Take it to your local fish store that will take it, even if you have to give it for free, but most will give you a store credit for it. Just dont release it outside, and there is no sense in killing it. or take it to a local fish club if there is one nearby.


----------



## FishFlow (Sep 13, 2011)

x2 on the local fish store. Most will take it for free. Some may give you cash/store credit.


----------



## coralbandit (Jul 29, 2012)

*i/a*
There is possibly another option also.If your tank has room ,and you enjoy the platies you could get 1-3 more to help distribute the beatings.Often within species there is a certain number needed to help them all get along.If you only have the 2 platies (and as before you have room and enjoy) then 2 or 3 more would certainly make a more appropriate grouping..Are they opposite or same sex?If you're sticking with same sex then I would continue with that stocking plan,if you have a male and female then I would only add more females.


----------



## FreshwaterFish (Oct 16, 2012)

coralbandit said:


> *i/a*
> There is possibly another option also.If your tank has room ,and you enjoy the platies you could get 1-3 more to help distribute the beatings.Often within species there is a certain number needed to help them all get along.If you only have the 2 platies (and as before you have room and enjoy) then 2 or 3 more would certainly make a more appropriate grouping..Are they opposite or same sex?If you're sticking with same sex then I would continue with that stocking plan,if you have a male and female then I would only add more females.


They're both male - how many more do you think?
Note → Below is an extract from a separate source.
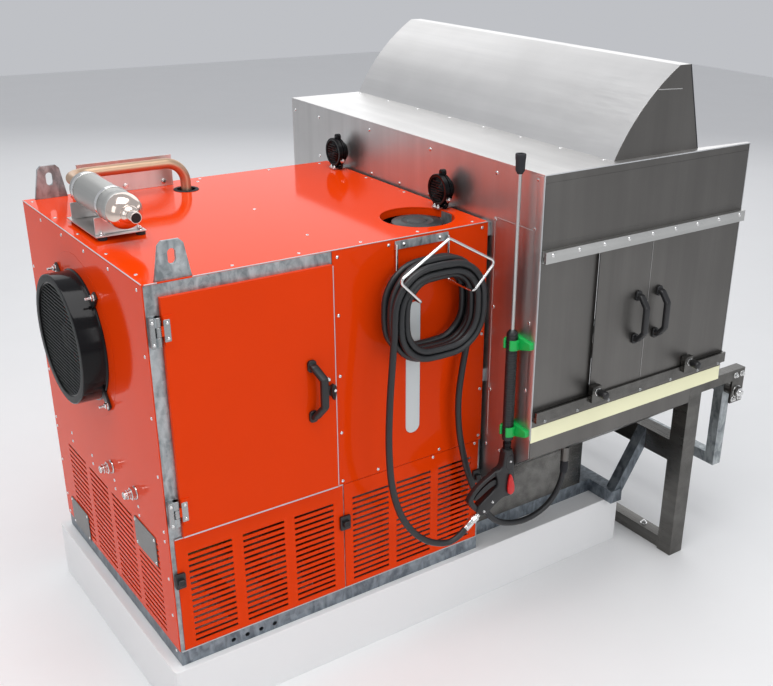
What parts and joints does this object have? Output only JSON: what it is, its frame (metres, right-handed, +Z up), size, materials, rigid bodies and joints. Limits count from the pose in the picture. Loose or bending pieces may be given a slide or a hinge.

I only have a 60 litre tank with 4 other male guppies already in ther


----------



## coralbandit (Jul 29, 2012)

I would try 3 more males(males are more aggressive than females).I would think you could properly fit them in with the 4 guppies if that is all you have.
Being males they will pursue each other but with a group of 5, no individual one should have a target clearly painted on them.
Good luck and thanks for showing concern for your fish being happy.


----------



## CAM (Jan 27, 2013)

coralbandit said:


> thanks for showing concern for your fish being happy.


+1


----------



## hotwingz (Mar 3, 2013)

Ya I would go with adding a few more. Then you don't have to give away your fish *w3


----------



## Sherry (Nov 22, 2011)

Which london are you talking about? I live 15mins outside of london. I belong to a wonderful local fish club that will surely take all your extras. We have probly 100 members. 
Let me know.....


----------



## FreshwaterFish (Oct 16, 2012)

Sherry said:


> Which london are you talking about? I live 15mins outside of london. I belong to a wonderful local fish club that will surely take all your extras. We have probly 100 members.
> Let me know.....


I live in Ealing, West London


----------



## johnmark03 (Feb 21, 2013)

You will take it to the local fish store, they will take the the fish from you and they provide you some credit...
There is no sense in killing the fishes.


----------



## CAM (Jan 27, 2013)

johnmark03 said:


> You will take it to the local fish store, they will take the the fish from you and they provide you some credit...
> There is no sense in killing the fishes.


Is it just me, or does those post sound like it's coming from Luke Skywalker as a Jedi mind trick ?


----------



## Jim Albright (Jan 22, 2013)

Hahaha....


----------



## hotwingz (Mar 3, 2013)

The force is strong with this one *r2


----------



## ramadoo (Mar 1, 2013)

You could put a divider in the tank or add more fish to distract the aggressor


----------